What the task asks:
Beneath this sentence is a set of records; write each of them out exactly.

The input:
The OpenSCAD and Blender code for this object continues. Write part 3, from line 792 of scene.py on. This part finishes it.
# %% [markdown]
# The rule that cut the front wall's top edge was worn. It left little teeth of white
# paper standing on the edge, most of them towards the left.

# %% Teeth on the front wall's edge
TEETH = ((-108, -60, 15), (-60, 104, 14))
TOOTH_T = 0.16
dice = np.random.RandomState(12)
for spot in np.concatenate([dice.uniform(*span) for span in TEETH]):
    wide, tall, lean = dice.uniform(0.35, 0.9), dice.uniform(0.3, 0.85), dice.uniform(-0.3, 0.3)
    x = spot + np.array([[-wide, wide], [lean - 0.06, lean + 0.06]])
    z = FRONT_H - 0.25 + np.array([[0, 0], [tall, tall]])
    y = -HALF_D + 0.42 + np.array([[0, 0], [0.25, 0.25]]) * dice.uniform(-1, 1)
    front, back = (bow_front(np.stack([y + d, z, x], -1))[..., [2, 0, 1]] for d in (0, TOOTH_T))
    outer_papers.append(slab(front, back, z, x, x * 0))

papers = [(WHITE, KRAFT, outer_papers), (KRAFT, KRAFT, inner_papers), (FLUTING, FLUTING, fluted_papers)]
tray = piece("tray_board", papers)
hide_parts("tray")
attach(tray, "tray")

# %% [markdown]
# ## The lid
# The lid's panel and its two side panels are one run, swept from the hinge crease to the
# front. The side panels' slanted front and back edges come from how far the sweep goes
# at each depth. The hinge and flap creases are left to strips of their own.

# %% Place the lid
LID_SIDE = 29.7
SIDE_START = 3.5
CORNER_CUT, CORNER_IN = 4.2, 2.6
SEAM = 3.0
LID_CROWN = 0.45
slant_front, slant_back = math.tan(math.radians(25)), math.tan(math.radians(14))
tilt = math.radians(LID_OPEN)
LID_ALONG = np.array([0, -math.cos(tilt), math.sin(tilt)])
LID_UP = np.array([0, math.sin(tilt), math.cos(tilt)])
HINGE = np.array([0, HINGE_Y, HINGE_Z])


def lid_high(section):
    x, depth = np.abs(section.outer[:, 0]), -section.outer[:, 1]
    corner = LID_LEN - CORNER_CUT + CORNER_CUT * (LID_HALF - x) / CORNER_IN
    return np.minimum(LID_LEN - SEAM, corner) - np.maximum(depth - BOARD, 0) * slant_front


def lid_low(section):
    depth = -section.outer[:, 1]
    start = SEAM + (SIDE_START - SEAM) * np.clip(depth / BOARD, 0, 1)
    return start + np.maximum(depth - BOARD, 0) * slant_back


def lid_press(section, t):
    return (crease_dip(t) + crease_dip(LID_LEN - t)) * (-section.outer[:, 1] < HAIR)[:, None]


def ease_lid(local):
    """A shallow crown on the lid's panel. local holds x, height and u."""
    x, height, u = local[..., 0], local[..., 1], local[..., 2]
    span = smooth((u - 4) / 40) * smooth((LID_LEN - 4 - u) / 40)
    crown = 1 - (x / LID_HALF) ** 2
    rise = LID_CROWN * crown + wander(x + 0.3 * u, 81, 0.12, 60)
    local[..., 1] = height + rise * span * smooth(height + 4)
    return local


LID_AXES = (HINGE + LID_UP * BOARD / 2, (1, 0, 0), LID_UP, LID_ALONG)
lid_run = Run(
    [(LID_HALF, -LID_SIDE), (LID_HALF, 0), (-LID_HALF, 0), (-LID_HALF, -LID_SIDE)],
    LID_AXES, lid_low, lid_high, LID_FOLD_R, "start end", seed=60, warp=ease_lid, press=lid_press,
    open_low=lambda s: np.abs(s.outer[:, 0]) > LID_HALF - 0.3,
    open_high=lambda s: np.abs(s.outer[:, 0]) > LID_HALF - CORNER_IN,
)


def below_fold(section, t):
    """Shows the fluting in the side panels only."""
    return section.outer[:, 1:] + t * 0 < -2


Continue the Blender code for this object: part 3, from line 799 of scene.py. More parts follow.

Response to the exercise:
The OpenSCAD and Blender code for this object continues. Write part 3, from line 792 of scene.py on. This part finishes it.
# %% [markdown]
# The rule that cut the front wall's top edge was worn. It left little teeth of white
# paper standing on the edge, most of them towards the left.

# %% Teeth on the front wall's edge
TEETH = ((-108, -60, 15), (-60, 104, 14))
TOOTH_T = 0.16
dice = np.random.RandomState(12)
for spot in np.concatenate([dice.uniform(*span) for span in TEETH]):
    wide, tall, lean = dice.uniform(0.35, 0.9), dice.uniform(0.3, 0.85), dice.uniform(-0.3, 0.3)
    x = spot + np.array([[-wide, wide], [lean - 0.06, lean + 0.06]])
    z = FRONT_H - 0.25 + np.array([[0, 0], [tall, tall]])
    y = -HALF_D + 0.42 + np.array([[0, 0], [0.25, 0.25]]) * dice.uniform(-1, 1)
    front, back = (bow_front(np.stack([y + d, z, x], -1))[..., [2, 0, 1]] for d in (0, TOOTH_T))
    outer_papers.append(slab(front, back, z, x, x * 0))

papers = [(WHITE, KRAFT, outer_papers), (KRAFT, KRAFT, inner_papers), (FLUTING, FLUTING, fluted_papers)]
tray = piece("tray_board", papers)
hide_parts("tray")
attach(tray, "tray")

# %% [markdown]
# ## The lid
# The lid's panel and its two side panels are one run, swept from the hinge crease to the
# front. The side panels' slanted front and back edges come from how far the sweep goes
# at each depth. The hinge and flap creases are left to strips of their own.

# %% Place the lid
LID_SIDE = 29.7
SIDE_START = 3.5
CORNER_CUT, CORNER_IN = 4.2, 2.6
SEAM = 3.0
LID_CROWN = 0.45
slant_front, slant_back = math.tan(math.radians(25)), math.tan(math.radians(14))
tilt = math.radians(LID_OPEN)
LID_ALONG = np.array([0, -math.cos(tilt), math.sin(tilt)])
LID_UP = np.array([0, math.sin(tilt), math.cos(tilt)])
HINGE = np.array([0, HINGE_Y, HINGE_Z])


def lid_high(section):
    x, depth = np.abs(section.outer[:, 0]), -section.outer[:, 1]
    corner = LID_LEN - CORNER_CUT + CORNER_CUT * (LID_HALF - x) / CORNER_IN
    return np.minimum(LID_LEN - SEAM, corner) - np.maximum(depth - BOARD, 0) * slant_front


def lid_low(section):
    depth = -section.outer[:, 1]
    start = SEAM + (SIDE_START - SEAM) * np.clip(depth / BOARD, 0, 1)
    return start + np.maximum(depth - BOARD, 0) * slant_back


def lid_press(section, t):
    return (crease_dip(t) + crease_dip(LID_LEN - t)) * (-section.outer[:, 1] < HAIR)[:, None]


def ease_lid(local):
    """A shallow crown on the lid's panel. local holds x, height and u."""
    x, height, u = local[..., 0], local[..., 1], local[..., 2]
    span = smooth((u - 4) / 40) * smooth((LID_LEN - 4 - u) / 40)
    crown = 1 - (x / LID_HALF) ** 2
    rise = LID_CROWN * crown + wander(x + 0.3 * u, 81, 0.12, 60)
    local[..., 1] = height + rise * span * smooth(height + 4)
    return local


LID_AXES = (HINGE + LID_UP * BOARD / 2, (1, 0, 0), LID_UP, LID_ALONG)
lid_run = Run(
    [(LID_HALF, -LID_SIDE), (LID_HALF, 0), (-LID_HALF, 0), (-LID_HALF, -LID_SIDE)],
    LID_AXES, lid_low, lid_high, LID_FOLD_R, "start end", seed=60, warp=ease_lid, press=lid_press,
    open_low=lambda s: np.abs(s.outer[:, 0]) > LID_HALF - 0.3,
    open_high=lambda s: np.abs(s.outer[:, 0]) > LID_HALF - CORNER_IN,
)


def below_fold(section, t):
    """Shows the fluting in the side panels only."""
    return section.outer[:, 1:] + t * 0 < -2


Continue the Blender code for this object: part 3, from line 799 of scene.py. More parts follow.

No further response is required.